For as long as I can remember the words, "Oh. You're still young, you've got time," and any variation of this failed attempt at advising the young, have driven me beyond insanity.
Foremost, it's almost always condescending. Followed by that is the reality that the advice is also false.
If there's one thing you learn quickly in life, is that time is not endless and on a deeper note, tomorrow is never promised. Furthermore, it comes and goes at lightning speed. The old adage "time flies when you're having fun" has likely been confused with "time flies when self-medicating with bottomless mimosas and wine nights" by decades of adults. And that's where I'm at with it.

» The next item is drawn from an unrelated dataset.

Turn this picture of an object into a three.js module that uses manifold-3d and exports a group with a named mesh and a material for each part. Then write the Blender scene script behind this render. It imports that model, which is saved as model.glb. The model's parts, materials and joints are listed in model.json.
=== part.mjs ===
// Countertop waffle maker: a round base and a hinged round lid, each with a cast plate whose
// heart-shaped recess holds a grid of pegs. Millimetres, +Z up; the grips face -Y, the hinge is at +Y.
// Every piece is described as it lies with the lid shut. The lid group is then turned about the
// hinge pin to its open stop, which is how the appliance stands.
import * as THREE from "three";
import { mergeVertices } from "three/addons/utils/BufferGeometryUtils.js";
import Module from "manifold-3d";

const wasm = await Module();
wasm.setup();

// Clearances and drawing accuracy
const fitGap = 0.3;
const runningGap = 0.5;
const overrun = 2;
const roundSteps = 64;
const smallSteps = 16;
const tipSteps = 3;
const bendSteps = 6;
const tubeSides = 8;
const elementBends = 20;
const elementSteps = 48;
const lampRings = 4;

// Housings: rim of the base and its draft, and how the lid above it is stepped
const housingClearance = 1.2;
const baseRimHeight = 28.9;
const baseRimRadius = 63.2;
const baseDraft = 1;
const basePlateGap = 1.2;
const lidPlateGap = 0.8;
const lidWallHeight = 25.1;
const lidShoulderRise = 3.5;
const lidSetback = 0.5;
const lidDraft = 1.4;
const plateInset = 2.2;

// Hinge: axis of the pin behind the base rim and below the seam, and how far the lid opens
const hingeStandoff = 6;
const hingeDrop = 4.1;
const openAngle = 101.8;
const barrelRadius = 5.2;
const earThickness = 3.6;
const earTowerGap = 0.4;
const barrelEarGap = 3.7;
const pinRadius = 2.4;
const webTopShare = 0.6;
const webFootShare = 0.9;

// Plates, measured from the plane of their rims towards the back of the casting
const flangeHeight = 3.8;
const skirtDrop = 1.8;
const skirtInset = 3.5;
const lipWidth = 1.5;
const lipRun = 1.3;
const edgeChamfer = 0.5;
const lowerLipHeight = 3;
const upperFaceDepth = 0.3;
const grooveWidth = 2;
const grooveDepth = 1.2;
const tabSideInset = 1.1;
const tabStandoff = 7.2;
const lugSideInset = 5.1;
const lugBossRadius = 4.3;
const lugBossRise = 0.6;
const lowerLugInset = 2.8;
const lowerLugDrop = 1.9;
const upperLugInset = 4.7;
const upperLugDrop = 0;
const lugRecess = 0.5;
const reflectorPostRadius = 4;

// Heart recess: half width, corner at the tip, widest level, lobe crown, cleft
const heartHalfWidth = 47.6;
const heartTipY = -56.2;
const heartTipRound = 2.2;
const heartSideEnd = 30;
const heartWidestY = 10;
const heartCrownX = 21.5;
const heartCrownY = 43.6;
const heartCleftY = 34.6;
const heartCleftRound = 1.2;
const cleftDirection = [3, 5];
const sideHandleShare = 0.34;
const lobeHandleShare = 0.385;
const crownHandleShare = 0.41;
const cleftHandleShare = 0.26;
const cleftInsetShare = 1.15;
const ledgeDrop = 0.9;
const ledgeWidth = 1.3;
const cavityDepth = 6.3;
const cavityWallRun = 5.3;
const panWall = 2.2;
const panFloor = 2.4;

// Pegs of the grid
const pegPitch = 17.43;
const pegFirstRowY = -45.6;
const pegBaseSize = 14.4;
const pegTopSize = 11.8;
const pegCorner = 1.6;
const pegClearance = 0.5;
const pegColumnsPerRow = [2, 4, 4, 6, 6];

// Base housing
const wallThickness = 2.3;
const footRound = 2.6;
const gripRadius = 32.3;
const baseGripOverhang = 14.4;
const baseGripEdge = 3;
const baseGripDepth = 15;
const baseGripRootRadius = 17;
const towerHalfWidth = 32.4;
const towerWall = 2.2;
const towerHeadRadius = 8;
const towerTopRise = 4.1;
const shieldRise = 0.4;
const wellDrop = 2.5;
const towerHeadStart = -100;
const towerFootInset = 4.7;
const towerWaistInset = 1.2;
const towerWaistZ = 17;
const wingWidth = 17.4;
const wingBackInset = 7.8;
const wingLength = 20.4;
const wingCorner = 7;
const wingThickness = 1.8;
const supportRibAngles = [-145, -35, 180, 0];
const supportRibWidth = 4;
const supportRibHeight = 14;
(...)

So when you tell me I have all this time in the world before I settle into a career, start a family, or whatever, I have to wonder where this time is that you speak of. I imagine that the next 25 years will come and go just as quickly as the first. And, with 30 knocking on my door, what will you tell me then? That I still have time?

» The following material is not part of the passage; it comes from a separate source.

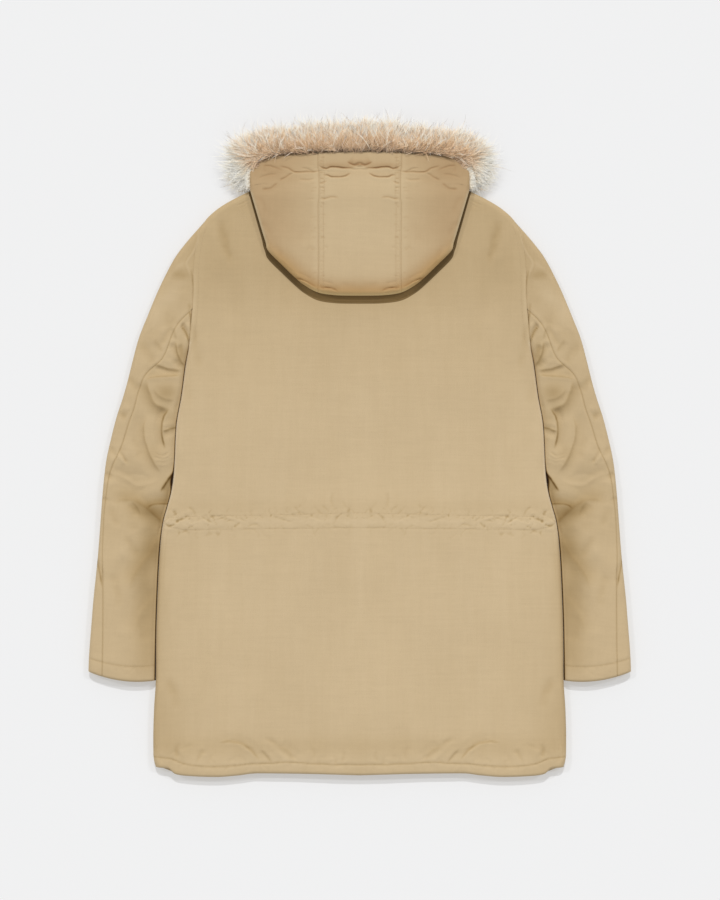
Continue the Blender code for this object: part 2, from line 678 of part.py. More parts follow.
# ---------------------------------------------------------------- assembly
def main():
    for obj in list(bpy.data.objects):
        bpy.data.objects.remove(obj, do_unlink=True)
    cloth = (0.56, 0.44, 0.27)

    def twill(name):
        return material(name + "_twill", cloth, 0.85)
    make_back(twill("back"))
    make_flap(twill("front_flap"))
    for mirror, side in ((-1, "left"), (1, "right")):
        make_front(mirror, "front_" + side, twill("front_" + side))
        make_top_sleeve(mirror, "sleeve_top_" + side, twill("sleeve_top_" + side))
        make_under_sleeve(mirror, "sleeve_under_" + side, twill("sleeve_under_" + side))
        make_throat(mirror, "hood_throat_" + side, twill("hood_throat_" + side))
    make_hood(("hood_side_left", "hood_side_right", "hood_center"),
              {-1: twill("hood_side_left"), 1: twill("hood_side_right"), 0: twill("hood_center")})
    make_fur("fur_trim_top", material("fur_trim_top_fur", (0.78, 0.66, 0.52), 0.9), *FUR_TOP_Z, False)
    make_fur("fur_trim_under", material("fur_trim_under_fur", (0.78, 0.66, 0.52), 0.9), *FUR_UNDER_Z, True)


main()
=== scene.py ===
import math

import bpy
import numpy as np
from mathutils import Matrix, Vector
from mathutils.bvhtree import BVHTree


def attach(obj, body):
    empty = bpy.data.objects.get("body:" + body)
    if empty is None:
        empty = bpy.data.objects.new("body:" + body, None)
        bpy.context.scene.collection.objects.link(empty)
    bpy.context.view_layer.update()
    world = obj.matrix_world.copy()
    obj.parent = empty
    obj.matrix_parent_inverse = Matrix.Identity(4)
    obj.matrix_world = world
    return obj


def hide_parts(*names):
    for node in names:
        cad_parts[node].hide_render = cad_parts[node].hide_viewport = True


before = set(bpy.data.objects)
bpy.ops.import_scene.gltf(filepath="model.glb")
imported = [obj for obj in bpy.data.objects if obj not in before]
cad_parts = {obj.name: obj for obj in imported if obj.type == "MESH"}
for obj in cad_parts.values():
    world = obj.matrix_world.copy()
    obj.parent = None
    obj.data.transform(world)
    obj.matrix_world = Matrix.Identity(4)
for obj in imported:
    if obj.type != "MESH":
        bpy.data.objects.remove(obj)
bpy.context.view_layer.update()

# The parka lies on its fronts, back up. Tables are in millimetres: a is the distance from the
# centre line, level the height above the hem, z the height above the floor. The left half
# mirrors the right.

# ---------------------------------------------------------------- sizes, as in the CAD source
MM = 0.001
WALL = 7.0
EDGE_HEIGHT = 16.5
CROWN = 1.6
SEAM = 0.4
SIDE_GAP = 1.2
EDGE_R = EDGE_HEIGHT / 2
MID = EDGE_HEIGHT / 2
HOOD_WALL = 5.5
HOOD_HEIGHT = 13.0
HOOD_CROWN = 1.6
HOOD_CLEAR = 0.6
FLAP_HALF = 35.0
FLAP_THICK = 3.0
FLAP_CLEAR = 0.4
LAP = 0.08             # gap between the visual shells at a sewn seam
NEAR_GAP = 0.12        # and between a sleeve and the body beside it
ARMPIT = 631.5
SHOULDER_TIP = 806.9
SLEEVE_TOP = 805.9
UNDER_TOP = 676.0
CUFF = 140.0
NECK = 872.2
NECK_HALF = 109.8
NECK_DROP_BACK = 33.4
NECK_DROP_FRONT = 93.0
Y_SHIFT = 482.5
HOOD_LOW = EDGE_HEIGHT + HOOD_CLEAR

BODY_EDGE = (
    (0.0, 296.5), (14.0, 299.4), (24.0, 300.2), (57.0, 300.4), (98.0, 299.3), (138.5, 296.8),
    (200.8, 296.2), (273.3, 293.9), (342.9, 289.6), (372.0, 285.5), (390.8, 280.3), (416.9, 273.6),
    (443.0, 270.3), (509.7, 266.8), (554.6, 259.1), (598.1, 253.3), (631.5, 247.5), (660.5, 244.6),
    (685.1, 242.4), (706.9, 241.7), (728.6, 241.7), (750.4, 240.3), (772.1, 237.4), (791.0, 233.0),
    (806.9, 225.8), (824.3, 208.4), (851.9, 159.1), (872.2, 109.8),
)
SLEEVE_EDGE = (
    (140.0, 394.7), (160.2, 394.0), (248.7, 388.2), (321.2, 380.9), (382.1, 376.3), (405.3, 374.6),
    (456.0, 369.3), (492.3, 361.6), (522.7, 353.8), (547.4, 345.7), (570.6, 338.9), (605.4, 330.2),
    (635.8, 322.0), (670.6, 308.4), (705.4, 293.9), (731.5, 281.4), (756.2, 267.8), (776.5, 252.4),
    (806.9, 225.8),
)
SLEEVE_SEAM = (
    (137.0, 374.0), (200.8, 372.9), (266.1, 372.6), (321.2, 373.6), (344.4, 373.0), (382.1, 371.2),
    (409.6, 368.0), (437.2, 363.8), (453.1, 358.4), (467.6, 351.5), (479.2, 346.1), (511.1, 336.2),
    (537.2, 327.0), (559.0, 321.5), (566.2, 318.9), (579.3, 313.8), (588.7, 307.0), (595.2, 299.5),
    (607.6, 286.6), (619.2, 280.6), (641.6, 272.6), (656.9, 264.6), (679.3, 243.2),
)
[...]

I watched my life unravel after being laid off just days before my 24th birthday. Feeling the relief that came with knowing a higher power gave me an easy out from a job I hated and yet the stress of being uncertain that this higher power would catch me during this freefall, weirdly made me feel depressed and more pressed for time than ever.
I knew all of my interests and didn't know how to spin that into a career I could love for the rest of my life.
Watching your friends thrive in a seemingly effortless manner, all the while feeling like your direction is unclear or that you're not doing enough in the pursuit of your success (whatever that should mean to you) can feel a lot like going into crisis mode -- or, better yet, Quarter Life Crisis mode. And if you're currently in the throes of a quarter-life crisis it can feel like a downward spiral.
So, how do you ensure that you don't fall prey to one "make or break" moment with the rest of your life ahead of you? What is one to do if and when you find yourself questioning everything you've done up until now, and everything you want to do do moving forward? Well, I spoke with self-care experts to best offer some helpful tips on using this stage as a time to flourish instead of crumble under the pressures of growing up in the digital age where everyone's moves are so visible.
Learn more about what these experts had to say by clicking through the gallery below:
Bring the focus back to you.
"Step away from social media or other places people will be tempted to compare themselves to others. Also, remember that peers usually post the good things they accomplish, not the full complexity of how difficult life is. Clarify your values."
"What is important to you? What do you want to strive for? What kind of person do you want to be?"
"Define goals. Maybe the old goals don't make sense any more. Maybe they need to be adjusted for what life is like now. And maybe they've been accomplished and it's time to find new ones. Cultivate appreciation for how far you've come and everything you've done, whether or not your challenges were expected."
- Stephanie Bloodworth, a licensed Marriage and Family Therapist
Let go of control.
"When our lives are not going exactly as planned, sit back and ask ourselves, 'What can I learn from this situation?' Then express to the universe, and say, 'Thank you for the lessons learned, I am ready to move on now.' Releasing the need to control the outcome, and accepting each life experience as a beautiful learning experience."
- Stacee McGee, certified life coach and energy healer
Be the master of your life.
"Create a plan of action of what you truly want to do in life. Don't conform to societal or parental pressures of what you should be doing. Live your life with joy and purpose. A life with meaning is more fulfilling than a life with money."
- Avni Parekh, author of self-help book Be The Bigger Person: Scenarios & Solutions to Better Yourself
"Remember to be kind to yourself. We tend to over-judge ourselves and overlook our successes. Another thing that helps to deal with it is to be in the moment. This is hard for many because we always want to change the past or predict the future, so we are scared of letting go in the moment. Often we future trip and don't enjoy where we are because we are already on to the next thing. We are busy being busy."
"Often, we future trip and don't enjoy where we are."
"So when you are in the future or past, come back to the moment by focusing on your breathing, breaking state or focusing on what you are grateful for. Think about what you want to do now and how to get it. Do one thing at a time and avoid distractions. Most importantly, focus on being the best version of you in the present moment."
- Ruth Kudzi, a qualified mindfulness and business coach for female entrepreneurs
It's imperative that we take advantage of the newfound opportunities we've been presented with. Thus, we must relish in the moment, frustration and all. Immerse ourselves in these changes and create a life that we want. A life to call our own.